Do the courts of your country apply a validation principle under which an arbitration agreement should be considered valid and enforceable if it would be so considered under at least one of the national laws potentially applicable to it?
The English courts do not apply a validation principle per se. In order to consider the validity and enforceability of an arbitration agreement, the English courts will first determine the applicable law. In a recent decision, Enka Insaat ve Sanayi AS v OOO “Insurance Co Chubb” [2020] UKSC 38, the Supreme Court held that the law applicable to an arbitration agreement is determined by applying English common law rules for resolving conflicts of laws. Accordingly, the law applicable to an arbitration agreement will be (a) the law chosen by the parties to govern it or (b) in the absence of such agreement, the law with which the arbitration agreement is most closely connected (see Question 14).
The Supreme Court also expressly recognized the validation principle as a general principle of contractual interpretation in English law (Enka, para. [98]-[97]) as well as its applicability as part of the analysis to determine the parties’ intentions with regard to the law applicable to the arbitration agreement. The Supreme Court also recognized, obiter, the possibility that the validation principle might constitute an exception to the “close connection” rule, if the arbitration agreement were invalid under the law of the seat (typically the law applicable to the arbitration agreement under the “close connection” test), but not under the law governing the rest of the contract (Enka, para. [146]).
Is there anything particular to note in your jurisdiction with regard to multi-party or multi-contract arbitration?
The 1996 Act does not contain provisions for court-ordered consolidation. However, this matter can be addressed by either (a) the rules of arbitral institutions, which often provide a framework for consolidation or (b) the parties’ agreement (s.35 of the 1996 Act).
The updated LCIA Rules, which came into effect on 1 October 2020, allow a party wishing to commence more than one arbitration (whether that is against more than one respondent or under more than one arbitration agreement) to serve a ‘composite request’ in respect of all such arbitrations, after which each arbitration so commenced proceeds separately, subject to the LCIA Court or the arbitral tribunal determining otherwise (Art. 1.2 of the LCIA Rules). Respondents are similarly allowed to respond in a ‘composite’ manner (Art. 2.2 of the LCIA Rules). The updated LCIA Rules have also clarified and expanded the tribunal and the LCIA Court’s power to consolidate or concurrently conduct arbitration proceedings. The tribunal (subject to the LCIA Court’s approval) or, depending on the circumstances, the LCIA Court, has the power to consolidate arbitration proceedings. The tribunal can also order that two or more arbitrations under the same or compatible arbitration agreements, and between the same parties or arising out of the same or a series of related transaction(s), be conducted concurrently where the same tribunal has been constituted to hear each arbitration (Art. 22A of the LCIA Rules).

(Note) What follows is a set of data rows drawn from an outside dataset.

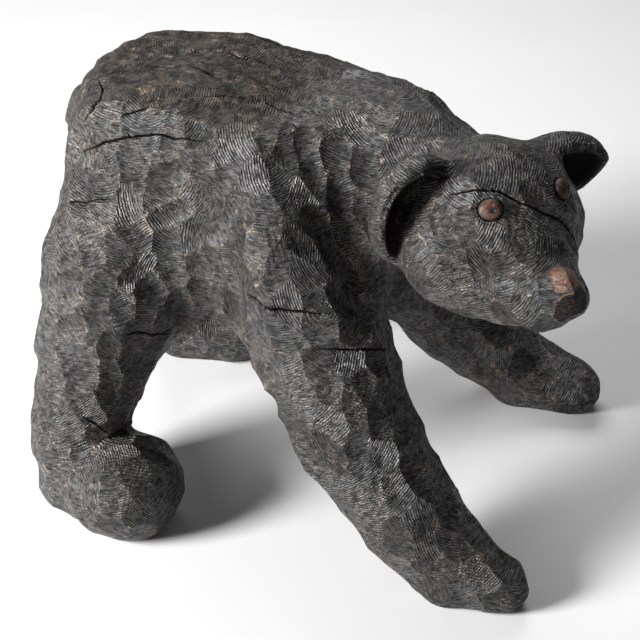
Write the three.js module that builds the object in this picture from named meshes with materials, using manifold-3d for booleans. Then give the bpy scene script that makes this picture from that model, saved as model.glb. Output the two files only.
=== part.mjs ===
// Carved wooden bear, walking, with its head turned to its right.
// Millimetres, +Z up, +X the way the body walks, +Y its left side.
// The origin is the middle of the footprint's box, on the ground.
// The body is one carved log: rounded volumes blended into each other, then covered with facets.
import * as THREE from "three";
import Module from "manifold-3d";

// Body: rump, ribs and belly, each given on the body's own middle plane.
const SHIFT_X = -31;
const SHIFT_Y = -6;
const RUMP = { at: [-141, 0, 464], half: [22, 24, 37], round: 100 };
const RIBS = { at: [-3, 0, 390], half: [7, 36, 44], round: 95 };
const BELLY = { at: [-91, 0, 384], radii: [144, 96, 102] };
const BACK_HEIGHT = 555.5;
const BACK_SLOPE = 0.089;
const TAIL = { at: [-267, 1, 445], radii: [19, 24, 32] };
// Long hollows carved into the flanks and the right of the neck.
const HOLLOWS = [
  { from: [-78, -203, 440], to: [-60, -203, 300], radius: 62 },
  { from: [-78, 203, 440], to: [-60, 203, 300], radius: 56 },
  { from: [80, -148, 512], to: [137, -160, 405], radius: 60 },
];
const NECK_FROM = [101, 0, 439];
const NECK_BACK_OFFSET = 25;
const NECK_RADII = [95, 57];

// Legs: each is a chain of rounded tapers, listed from the body down to the toe.
const HIP = { at: [-180, 100, 315], radius: 97 };
const SHOULDER = { at: [4, 91, 381], radius: 90 };
const HIND_RIGHT = [
  [-211, -122, 222, 75],
  [-238, -164, 88, 52],
];
const HIND_RIGHT_FOOT = [
  [-238, -164, 40, 51],
  [-160, -186, 57, 67],
];
const HIND_LEFT = [
  [-215, 130, 210, 75],
  [-232, 179, 88, 55],
];
const HIND_LEFT_FOOT = [
  [-232, 179, 43, 54],
  [-163, 197, 50, 62],
];
const FORE_RIGHT = [
  [110, -154, 196, 72],
  [180, -168, 98, 62],
  [238, -180, 42, 52],
  [295, -178, 27, 34],
];
const FORE_LEFT = [
  [78, 134, 240, 72],
  [153, 188, 127, 63],
  [235, 213, 41, 51],
  [307, 210, 31, 39],
];

// Head: its own frame is turned at the neck; forward is the muzzle, left is the bear's left.
const HEAD_AT = [237.5, -89.5, 444];
const HEAD_YAW = -42;
const HEAD_PITCH = 10.5;
const HEAD_ROLL = -1;
const SKULL_RADII = [78, 94.5, 91.5];
const MUZZLE_FROM = [15, -7, -18];
const MUZZLE_TO = [105, -1, -14];
const MUZZLE_RADII = [68.5, 41.5];
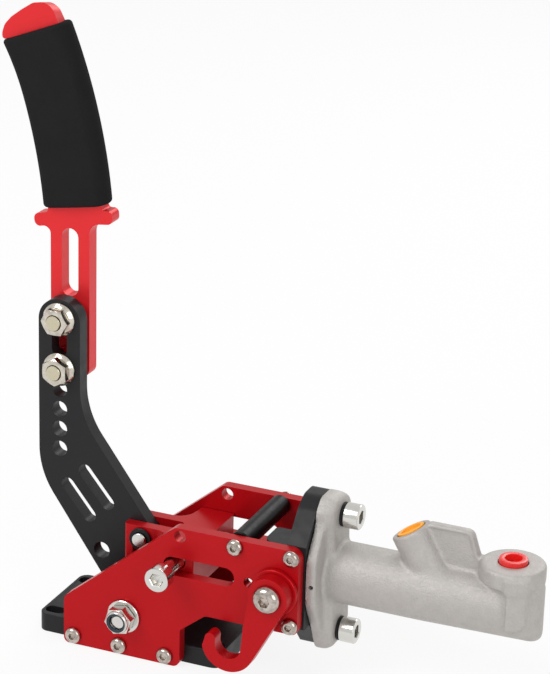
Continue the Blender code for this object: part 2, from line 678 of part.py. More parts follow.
def lever_arm(pivot):
    holes = [circle((HANDLE_X, LOWER_BOLT_HEIGHT - n * ADJUSTING_PITCH), HOLE_RADIUS) for n in range(ADJUSTING_HOLES + 1)]
    holes.append(capsule((HANDLE_X, UPPER_BOLT_HEIGHT - ARM_SLOT_LENGTH), (HANDLE_X, UPPER_BOLT_HEIGHT), HOLE_RADIUS))
    for start, end in WEIGHT_SLOTS:
        ends = [(x * MM, z * MM) for x, z in (start, end)]
        holes.append(capsule(*ends, WEIGHT_SLOT_WIDTH / 2))
    holes.append(circle(SPARE_HOLE[:2], SPARE_HOLE[2]))
    holes.append(circle((PIN_X, PULL_HEIGHT), PIN_RADIUS + GAP))
    holes.append(circle((0, PIVOT_HEIGHT), HOLE_RADIUS + BUSH_WALL + GAP))
    shape = plate("lever_arm", arm_outline(), holes, -ARM_HALF, ARM_HALF)
    piece(shape, "black", turn=NEAR, parent=pivot)
    bush = tube("lever_bush", -ARM_HALF - GAP, ARM_HALF + GAP, HOLE_RADIUS, HOLE_RADIUS + BUSH_WALL)
    piece(bush, "bronze", at=(0, 0, PIVOT_HEIGHT), turn=NEAR, parent=pivot)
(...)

In what instances can third parties or non-signatories be bound by an arbitration agreement? Are there any recent court decisions on these issues?
The possibility of binding third parties to an arbitration agreement is expressly contemplated in section 82(2) of the 1996 Act. It provides that references in Part I (Arbitration pursuant to an arbitration agreement) to a “party” to an arbitration agreement include “any person claiming under or through a party to the agreement”. A non-party to a contract may be bound by that contract’s arbitration agreement if: (i) a party assigns or transfers rights or causes of action under the contract to that third party; (ii) the third party is able to enforce the terms of the contract in accordance with the Third Parties (Rights Against Insurers) Act 1930 or the Contracts (Rights of Third Parties) Act 1999; or (iii) the third party replaces one of the original parties by way of novation. It is also possible for an insurer to be subrogated to contractual rights and thus become bound by the contract’s arbitration agreement.
Four recent court decisions are worth mentioning. First, in Sea Master Shipping Inc v Arab Bank (Switzerland) Ltd [2018] EWHC 1902 (Comm), the English Courts held that a trade finance bank was bound by the arbitration clause in a bill of lading, as the assignee and lawful holder of the bill under the Carriage of Goods by Sea Act 1992 (COGSA).
Second, in Qingdao Huiquan Shipping Co v Shanghai Dong He Xin Industry Group Co Ltd [2018] EWHC 3009 (Comm), the English courts held that where a non-signatory seeks to enforce rights under a contract containing an arbitration clause, it is subject to that arbitration clause and bound to arbitrate in order to enforce those rights.
Third, in Filatona Trading Ltd and Ors v Navigator Equities Ltd and Ors [2020] EWCA Civ 109, the Court of Appeal considered whether an individual who was not a named party to the agreement in question could bring arbitration proceedings as a disclosed principal. The Court of Appeal upheld the Commercial Court’s decision that a disclosed and identified principal (even if not a named party in the contract) could rely on the arbitration agreement in the main contract to pursue a claim under the contract.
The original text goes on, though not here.